In recent years, with the rapid development of artificial intelligence technology, the learning-based algorithms attract increasing attention in autonomous navigation and decision-making systems (Huang et al., 2020; Ferreira et al., 2022; Rødseth et al., 2022). According to different principles, such systems are divided into decision-making methods related to deep learning (Chen et al., 2020; Grigorescu et al., 2020) and the interactive learning theory or reward mechanism (Gao et al., 2018; Gao et al., 2021). Within the context of MASS, some scholars used deep learning for autonomous ship collision avoidance parameter training (Chen et al., 2021), ship behavior prediction (Murray and Perera, 2021) and trajectory prediction (Liu et al., 2022). Meanwhile, the others have begun to construct anthropomorphic and human-like intelligent collision avoidance decisions based on reinforcement learning (RL). By considering scene dimension reduction and segmentation, an intelligent collision avoidance decision model for autonomous ships is constructed based on deep reinforcement learning (DRL) to realize safe navigation and obstacle avoidance in an uncertain environment (Zhang et al., 2019). Xu et al. proposed a path planning and dynamic collision avoidance algorithm based on deep reinforcement learning for unmanned surface vehicles (USVs), subject to COLREGs (Xu et al., 2022). Xie et al. (2020) combined the long short-term memory neural network (LSTM) inverse model-based controller and the model-free A3C policy, to achieve ship collision avoidance under unknown environments. An automatic collision avoidance algorithm was proposed by combining the LSTM and RL in continuous action spaces (Sawada et al., 2021). However, deep learning has, upon the authors’ best knowledge, yet been applied for end-to-end adaptive navigation, largely due to the difficulty by the complex and changeable marine environment. The use of the RL algorithm to learn the anti-collision of autonomous ships, is at large presented in a discrete space.

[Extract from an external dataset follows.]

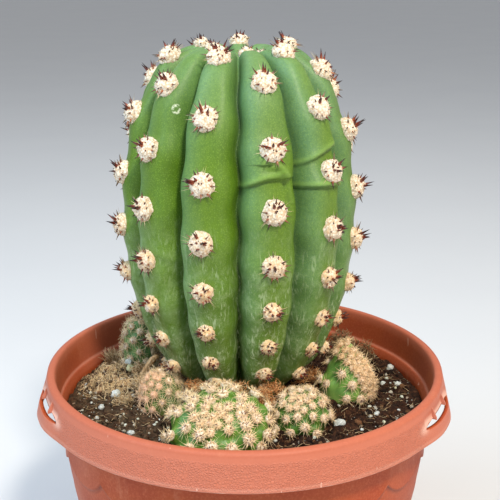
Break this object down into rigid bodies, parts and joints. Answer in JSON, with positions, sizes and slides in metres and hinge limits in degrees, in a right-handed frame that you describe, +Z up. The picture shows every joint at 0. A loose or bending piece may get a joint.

In addition, other problems such as poor initial performance and slow convergence speed on DRL-based autonomous planning and decision-making are also revealed in the related research. Zhao et al. (2020) propose a novel DRL model which is composed of an actor, an adaptive critic, and a routing simulator. The adaptive critic is mainly to accelerate the convergence rate and improve the solution quality for autonomous vehicle. For unmanned aerial vehicles (UAVs) trajectory planning, a navigation reward and a navigation effort are fusion for a novel reward function, to improve DRL convergence speed (Li et al., 2022). In addition to changing the network structure similar to the above two literatures, another popular approach is to introduce transfer learning, domain transfer and knowledge transfer included, which improves the DRL network training effect by reducing the random probability of state transition and increasing the sampling speed (Shi et al., 2021; Li et al., 2021). However, in the maritime sailing environment, the change of a scene domain is extremely inconspicuous. Existing work dedicated to cross-task transfer in autonomous systems is only designed for homogeneous scenario or similar scene domains. To address them, this paper aims to develop an approximate representation reinforcement learning collision avoidance (AR-RLCA) method for collision avoidance of MASS at a continuous state space. The research adopts the solution method of function approximation with parametric value given by prior knowledge.

The main contributions of this work are summarized as follows.

(1) We discuss continuous state space collision avoidance, pointing out mainly challenges in the development of the DRL based collision avoidance decision-making method.

(2) Aiming at the discussed problem, a novel DRL method with prior knowledge based approximate representation is proposed. This method provides DRL collision avoidance decision-making with a workable direction.

(3) We design a novel online solution method to the parametric approximation model based on gradient descent. Moreover, the coastal static obstacle environment and the static-dynamic obstacles environment experiments are conducted to validate the AR-RLCA.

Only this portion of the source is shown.